SSIS: importing files some with column names, some without

OrPresumably due to inconsistent configuration of logging devices, I need to load a collection of csv files via SSIS that will sometimes have a first row with column names and will sometimes not. The file format is otherwise identical.
There seems a chance that the logging configuration can be standardized, so I don't want to waste programming time with a script task that opens each file and determines whether it has a header row and then processes it differently depending.
Rather, I would like to specify something like Destination.MaxNumberOfErrors, that would allow up to one error row per file (so if the only problem in the file was the header, it would not fail). The Flat File Source error is fatal though, so I don't see a way of getting it to keep going.
The meaning of the failure code is defined by the component, but the
error is fatal and the pipeline stopped executing.
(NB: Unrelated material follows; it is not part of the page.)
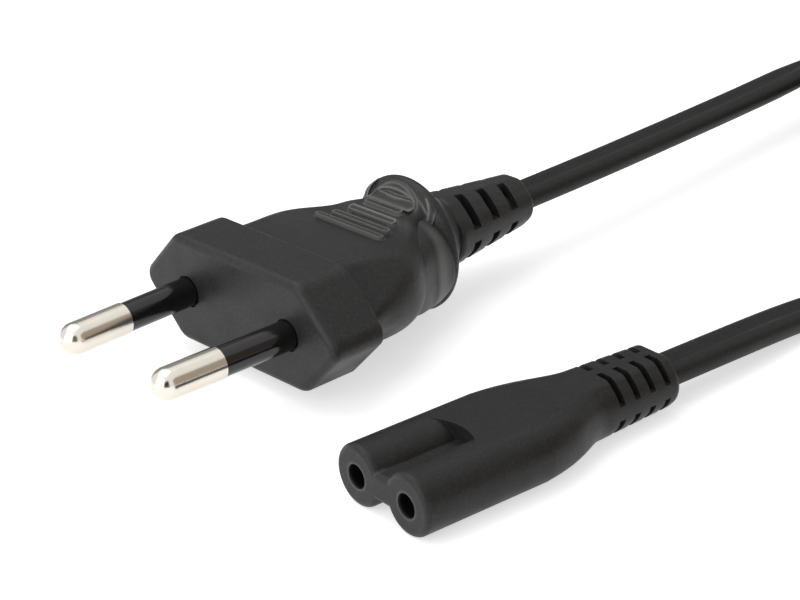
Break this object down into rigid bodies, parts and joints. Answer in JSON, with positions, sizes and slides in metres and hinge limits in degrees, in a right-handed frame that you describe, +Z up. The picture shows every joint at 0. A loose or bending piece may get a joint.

There may be error
messages posted before this with more information about the failure.
My best choice seems to be to simply ignore the first data row for now and wait to see if a more uniform configuration can be achieved. Of course, the dataset is invalid while this strategy is in place. I should add that the data is very big, so the ETL routines need to be as efficient as possible. In my opinion this contraindicates any file parsing or conditional splitting if there is any alternative.
The question is if there is a way to configure the File Source to continue from this fatal error?
Yes there is!
In the "Error Output" page in the editor, change the Error response for each row to "Redirect row". Then you can trap the problem rows (the headers, in your case) by taking them as a single column through the error output of your source.
If you can assume the values for header names would never appear in your data, then define your flat file connection manager as having no headers. The first step inside your data flow would check the values of column 1-N vs the header row values. Only let the data flow through if the values don't match.
Is there something more complex to the problem than that?